#### [YOUR TASK]
Begin with the line containing "Continue the three.js" and end with the line containing "low, high = STRAP_SPLITS[part], STRAP_SPLITS[part"; set down that block verbatim and nothing else.

------------------------------------------------

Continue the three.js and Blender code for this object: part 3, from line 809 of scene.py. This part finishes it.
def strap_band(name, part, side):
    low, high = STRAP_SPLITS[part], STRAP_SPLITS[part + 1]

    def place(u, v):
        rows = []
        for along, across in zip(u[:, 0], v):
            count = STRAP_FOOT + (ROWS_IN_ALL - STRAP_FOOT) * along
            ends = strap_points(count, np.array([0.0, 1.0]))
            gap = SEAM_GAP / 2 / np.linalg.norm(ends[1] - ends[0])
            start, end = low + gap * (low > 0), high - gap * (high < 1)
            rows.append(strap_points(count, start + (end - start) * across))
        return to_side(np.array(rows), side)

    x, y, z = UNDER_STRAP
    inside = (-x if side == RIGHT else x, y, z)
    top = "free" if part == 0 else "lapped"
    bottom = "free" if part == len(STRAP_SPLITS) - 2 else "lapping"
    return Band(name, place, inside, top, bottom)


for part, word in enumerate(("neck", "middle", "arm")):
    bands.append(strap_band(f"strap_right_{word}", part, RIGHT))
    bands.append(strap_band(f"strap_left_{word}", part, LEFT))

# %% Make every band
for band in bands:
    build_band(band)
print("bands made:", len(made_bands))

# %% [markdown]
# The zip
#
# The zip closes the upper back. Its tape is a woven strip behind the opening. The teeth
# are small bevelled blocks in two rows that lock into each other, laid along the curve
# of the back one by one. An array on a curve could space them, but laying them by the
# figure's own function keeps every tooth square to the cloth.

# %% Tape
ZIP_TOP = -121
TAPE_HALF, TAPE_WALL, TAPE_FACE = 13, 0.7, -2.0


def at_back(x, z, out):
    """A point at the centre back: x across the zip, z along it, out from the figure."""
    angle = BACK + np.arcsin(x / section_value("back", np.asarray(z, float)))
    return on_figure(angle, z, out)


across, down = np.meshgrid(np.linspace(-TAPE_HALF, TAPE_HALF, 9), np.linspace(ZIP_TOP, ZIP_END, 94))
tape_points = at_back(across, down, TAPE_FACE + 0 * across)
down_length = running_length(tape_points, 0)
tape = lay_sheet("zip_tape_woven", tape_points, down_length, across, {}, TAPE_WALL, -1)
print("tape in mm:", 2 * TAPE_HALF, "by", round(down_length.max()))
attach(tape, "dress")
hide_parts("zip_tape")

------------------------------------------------

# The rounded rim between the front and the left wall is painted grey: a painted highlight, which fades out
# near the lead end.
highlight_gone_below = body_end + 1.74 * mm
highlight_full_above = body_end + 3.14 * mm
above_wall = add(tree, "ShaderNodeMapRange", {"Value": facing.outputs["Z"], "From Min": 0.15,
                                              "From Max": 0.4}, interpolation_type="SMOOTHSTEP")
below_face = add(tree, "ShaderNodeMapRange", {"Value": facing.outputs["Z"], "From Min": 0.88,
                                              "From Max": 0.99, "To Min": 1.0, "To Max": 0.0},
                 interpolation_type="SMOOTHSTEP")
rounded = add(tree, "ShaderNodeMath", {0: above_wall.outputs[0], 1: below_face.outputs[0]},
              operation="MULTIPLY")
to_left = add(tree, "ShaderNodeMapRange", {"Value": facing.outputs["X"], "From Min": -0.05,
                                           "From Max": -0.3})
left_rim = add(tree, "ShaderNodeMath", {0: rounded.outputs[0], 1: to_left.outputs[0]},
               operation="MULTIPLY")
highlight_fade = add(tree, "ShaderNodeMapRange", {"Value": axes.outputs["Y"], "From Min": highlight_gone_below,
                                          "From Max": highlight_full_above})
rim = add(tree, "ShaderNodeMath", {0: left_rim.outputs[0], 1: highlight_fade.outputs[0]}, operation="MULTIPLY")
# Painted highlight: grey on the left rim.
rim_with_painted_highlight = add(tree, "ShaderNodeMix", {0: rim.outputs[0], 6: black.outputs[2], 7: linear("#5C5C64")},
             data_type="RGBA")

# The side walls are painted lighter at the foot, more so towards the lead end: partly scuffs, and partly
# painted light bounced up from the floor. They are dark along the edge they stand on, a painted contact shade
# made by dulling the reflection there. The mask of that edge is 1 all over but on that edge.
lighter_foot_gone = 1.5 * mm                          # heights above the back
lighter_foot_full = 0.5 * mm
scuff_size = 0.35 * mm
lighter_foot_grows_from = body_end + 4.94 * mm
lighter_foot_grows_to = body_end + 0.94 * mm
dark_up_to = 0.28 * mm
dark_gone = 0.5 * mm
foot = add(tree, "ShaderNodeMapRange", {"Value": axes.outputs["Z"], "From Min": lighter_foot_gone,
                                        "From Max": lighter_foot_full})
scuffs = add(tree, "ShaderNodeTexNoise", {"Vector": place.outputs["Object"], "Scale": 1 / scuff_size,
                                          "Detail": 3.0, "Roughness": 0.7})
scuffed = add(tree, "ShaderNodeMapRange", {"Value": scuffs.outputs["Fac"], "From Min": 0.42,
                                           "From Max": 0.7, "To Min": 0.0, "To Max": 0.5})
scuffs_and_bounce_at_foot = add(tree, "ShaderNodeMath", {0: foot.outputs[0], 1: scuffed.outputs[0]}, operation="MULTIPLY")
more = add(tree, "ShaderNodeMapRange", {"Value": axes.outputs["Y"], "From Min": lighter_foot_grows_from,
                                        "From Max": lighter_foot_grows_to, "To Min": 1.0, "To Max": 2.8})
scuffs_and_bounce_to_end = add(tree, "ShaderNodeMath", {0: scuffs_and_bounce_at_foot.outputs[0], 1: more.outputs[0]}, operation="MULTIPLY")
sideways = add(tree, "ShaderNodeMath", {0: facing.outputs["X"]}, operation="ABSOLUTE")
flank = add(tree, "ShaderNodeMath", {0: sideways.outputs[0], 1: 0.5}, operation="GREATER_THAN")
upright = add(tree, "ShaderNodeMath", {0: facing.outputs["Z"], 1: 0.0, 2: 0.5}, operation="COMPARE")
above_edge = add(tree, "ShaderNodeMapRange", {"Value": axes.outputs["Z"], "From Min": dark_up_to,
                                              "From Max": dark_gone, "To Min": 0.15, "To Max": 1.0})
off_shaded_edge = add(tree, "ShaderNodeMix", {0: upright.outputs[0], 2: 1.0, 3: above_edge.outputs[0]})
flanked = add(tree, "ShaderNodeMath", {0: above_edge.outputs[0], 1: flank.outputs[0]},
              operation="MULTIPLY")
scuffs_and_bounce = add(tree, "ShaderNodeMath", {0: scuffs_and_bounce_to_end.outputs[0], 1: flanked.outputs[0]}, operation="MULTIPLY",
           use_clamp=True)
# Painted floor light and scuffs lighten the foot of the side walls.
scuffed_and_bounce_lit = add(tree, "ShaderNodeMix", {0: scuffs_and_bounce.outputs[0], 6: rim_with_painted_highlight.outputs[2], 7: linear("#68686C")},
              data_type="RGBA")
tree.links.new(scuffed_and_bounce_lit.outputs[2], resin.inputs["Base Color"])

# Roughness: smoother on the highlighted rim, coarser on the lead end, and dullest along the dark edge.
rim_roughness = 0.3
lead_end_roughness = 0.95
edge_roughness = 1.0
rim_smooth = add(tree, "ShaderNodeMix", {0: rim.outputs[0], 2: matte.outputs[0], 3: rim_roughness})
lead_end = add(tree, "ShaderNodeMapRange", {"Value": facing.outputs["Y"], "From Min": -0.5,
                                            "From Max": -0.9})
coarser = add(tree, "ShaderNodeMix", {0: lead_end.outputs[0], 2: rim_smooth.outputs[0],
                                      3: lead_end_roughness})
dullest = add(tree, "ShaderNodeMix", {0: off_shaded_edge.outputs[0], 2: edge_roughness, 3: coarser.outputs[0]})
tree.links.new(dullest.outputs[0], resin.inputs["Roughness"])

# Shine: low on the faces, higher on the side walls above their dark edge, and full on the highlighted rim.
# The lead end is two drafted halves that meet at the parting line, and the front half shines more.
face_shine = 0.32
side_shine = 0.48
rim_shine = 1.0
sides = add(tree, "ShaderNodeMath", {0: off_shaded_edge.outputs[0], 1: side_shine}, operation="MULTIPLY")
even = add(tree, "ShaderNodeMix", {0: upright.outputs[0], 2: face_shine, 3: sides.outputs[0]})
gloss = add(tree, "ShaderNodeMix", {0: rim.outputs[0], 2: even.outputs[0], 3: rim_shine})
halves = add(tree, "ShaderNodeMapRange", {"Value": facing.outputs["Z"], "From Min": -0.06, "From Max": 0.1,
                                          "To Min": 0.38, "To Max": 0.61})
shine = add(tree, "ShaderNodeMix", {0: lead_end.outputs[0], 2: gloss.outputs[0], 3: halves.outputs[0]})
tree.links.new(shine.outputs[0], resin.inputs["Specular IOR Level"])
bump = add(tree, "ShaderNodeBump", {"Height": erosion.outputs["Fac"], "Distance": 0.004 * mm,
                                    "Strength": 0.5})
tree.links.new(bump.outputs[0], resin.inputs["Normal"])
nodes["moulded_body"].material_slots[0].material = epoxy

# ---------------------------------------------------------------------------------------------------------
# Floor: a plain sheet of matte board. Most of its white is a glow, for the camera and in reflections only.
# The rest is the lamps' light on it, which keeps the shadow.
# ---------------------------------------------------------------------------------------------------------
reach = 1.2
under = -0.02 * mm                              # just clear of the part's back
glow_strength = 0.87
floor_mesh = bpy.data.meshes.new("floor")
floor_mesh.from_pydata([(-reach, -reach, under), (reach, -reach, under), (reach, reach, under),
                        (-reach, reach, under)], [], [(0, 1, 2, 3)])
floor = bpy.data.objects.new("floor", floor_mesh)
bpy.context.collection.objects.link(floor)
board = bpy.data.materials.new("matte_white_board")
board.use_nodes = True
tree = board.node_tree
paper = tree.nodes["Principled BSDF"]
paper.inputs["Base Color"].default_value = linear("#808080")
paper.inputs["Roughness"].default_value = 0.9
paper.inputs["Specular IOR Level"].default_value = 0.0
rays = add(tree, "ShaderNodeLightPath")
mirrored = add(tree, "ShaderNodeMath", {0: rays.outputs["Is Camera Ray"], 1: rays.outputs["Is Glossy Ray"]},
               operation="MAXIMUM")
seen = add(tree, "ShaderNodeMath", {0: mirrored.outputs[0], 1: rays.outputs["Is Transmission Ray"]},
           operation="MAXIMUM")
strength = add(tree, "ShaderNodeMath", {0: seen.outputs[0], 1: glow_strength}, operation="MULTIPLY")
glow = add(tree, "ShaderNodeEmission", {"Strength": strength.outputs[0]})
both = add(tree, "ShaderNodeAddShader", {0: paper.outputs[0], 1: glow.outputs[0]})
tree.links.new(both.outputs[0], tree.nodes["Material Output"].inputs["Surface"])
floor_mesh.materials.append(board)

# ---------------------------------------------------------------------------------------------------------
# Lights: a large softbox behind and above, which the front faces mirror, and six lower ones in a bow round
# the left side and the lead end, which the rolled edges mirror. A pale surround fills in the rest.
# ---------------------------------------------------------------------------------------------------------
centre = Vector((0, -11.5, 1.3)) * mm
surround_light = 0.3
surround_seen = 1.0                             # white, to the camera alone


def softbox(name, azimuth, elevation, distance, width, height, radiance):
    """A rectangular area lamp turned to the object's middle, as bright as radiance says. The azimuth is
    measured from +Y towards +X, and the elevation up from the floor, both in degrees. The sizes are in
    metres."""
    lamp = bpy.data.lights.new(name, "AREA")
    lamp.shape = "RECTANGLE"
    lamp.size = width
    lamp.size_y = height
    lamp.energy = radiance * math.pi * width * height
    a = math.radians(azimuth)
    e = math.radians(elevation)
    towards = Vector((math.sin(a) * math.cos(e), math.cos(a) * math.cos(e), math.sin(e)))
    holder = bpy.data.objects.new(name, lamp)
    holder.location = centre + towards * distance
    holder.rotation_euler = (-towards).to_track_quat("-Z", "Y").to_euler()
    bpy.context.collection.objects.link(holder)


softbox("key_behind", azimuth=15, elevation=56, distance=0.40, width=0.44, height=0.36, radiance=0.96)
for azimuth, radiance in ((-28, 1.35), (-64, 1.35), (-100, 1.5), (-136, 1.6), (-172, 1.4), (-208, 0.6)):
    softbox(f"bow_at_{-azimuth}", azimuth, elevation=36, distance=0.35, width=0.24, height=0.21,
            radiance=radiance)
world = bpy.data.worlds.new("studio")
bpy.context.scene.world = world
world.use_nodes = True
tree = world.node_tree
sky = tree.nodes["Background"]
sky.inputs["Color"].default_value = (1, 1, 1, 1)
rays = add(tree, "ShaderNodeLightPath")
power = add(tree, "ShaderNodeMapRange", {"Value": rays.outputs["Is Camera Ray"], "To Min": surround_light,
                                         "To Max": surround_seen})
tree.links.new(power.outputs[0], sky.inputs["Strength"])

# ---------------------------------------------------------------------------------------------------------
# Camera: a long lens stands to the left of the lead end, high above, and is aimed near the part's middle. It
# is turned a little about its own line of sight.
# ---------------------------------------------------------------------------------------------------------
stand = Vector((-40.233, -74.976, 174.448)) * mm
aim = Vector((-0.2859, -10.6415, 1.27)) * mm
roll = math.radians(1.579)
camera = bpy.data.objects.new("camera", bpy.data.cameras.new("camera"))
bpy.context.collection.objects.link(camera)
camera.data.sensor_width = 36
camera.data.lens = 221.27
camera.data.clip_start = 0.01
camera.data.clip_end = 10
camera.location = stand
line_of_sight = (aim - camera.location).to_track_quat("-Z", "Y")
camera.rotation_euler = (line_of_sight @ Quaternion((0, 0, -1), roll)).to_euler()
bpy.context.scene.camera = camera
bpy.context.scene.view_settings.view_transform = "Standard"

------------------------------------------------

#### [CORRECT OUTPUT]
Continue the three.js and Blender code for this object: part 3, from line 809 of scene.py. This part finishes it.
def strap_band(name, part, side):
    low, high = STRAP_SPLITS[part], STRAP_SPLITS[part + 1]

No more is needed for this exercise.